→ **GIVEN PROBLEM**
Repeat every line of the material, character for character.

→ **DATASET EXTRACT**
• • • • •
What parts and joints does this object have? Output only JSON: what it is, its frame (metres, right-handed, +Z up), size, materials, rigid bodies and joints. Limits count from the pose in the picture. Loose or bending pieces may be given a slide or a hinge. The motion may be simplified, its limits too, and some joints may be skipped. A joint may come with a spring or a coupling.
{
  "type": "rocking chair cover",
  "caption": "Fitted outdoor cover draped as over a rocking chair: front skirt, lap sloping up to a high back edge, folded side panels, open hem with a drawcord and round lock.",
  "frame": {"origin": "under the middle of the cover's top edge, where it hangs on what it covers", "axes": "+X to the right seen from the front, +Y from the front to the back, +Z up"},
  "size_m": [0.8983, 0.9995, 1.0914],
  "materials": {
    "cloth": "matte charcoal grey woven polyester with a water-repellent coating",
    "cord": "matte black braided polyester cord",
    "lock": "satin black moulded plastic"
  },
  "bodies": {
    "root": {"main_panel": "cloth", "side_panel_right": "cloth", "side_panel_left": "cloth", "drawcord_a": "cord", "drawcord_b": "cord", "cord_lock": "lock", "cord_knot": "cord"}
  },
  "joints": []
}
• • • • •
→ **COMPLETE ANSWER**
What parts and joints does this object have? Output only JSON: what it is, its frame (metres, right-handed, +Z up), size, materials, rigid bodies and joints. Limits count from the pose in the picture. Loose or bending pieces may be given a slide or a hinge. The motion may be simplified, its limits too, and some joints may be skipped. A joint may come with a spring or a coupling.
{
  "type": "rocking chair cover",
  "caption": "Fitted outdoor cover draped as over a rocking chair: front skirt, lap sloping up to a high back edge, folded side panels, open hem with a drawcord and round lock.",
  "frame": {"origin": "under the middle of the cover's top edge, where it hangs on what it covers", "axes": "+X to the right seen from the front, +Y from the front to the back, +Z up"},
  "size_m": [0.8983, 0.9995, 1.0914],
  "materials": {
    "cloth": "matte charcoal grey woven polyester with a water-repellent coating",
    "cord": "matte black braided polyester cord",
    "lock": "satin black moulded plastic"
  },
  "bodies": {
    "root": {"main_panel": "cloth", "side_panel_right": "cloth", "side_panel_left": "cloth", "drawcord_a": "cord", "drawcord_b": "cord", "cord_lock": "lock", "cord_knot": "cord"}
  },
  "joints": []
}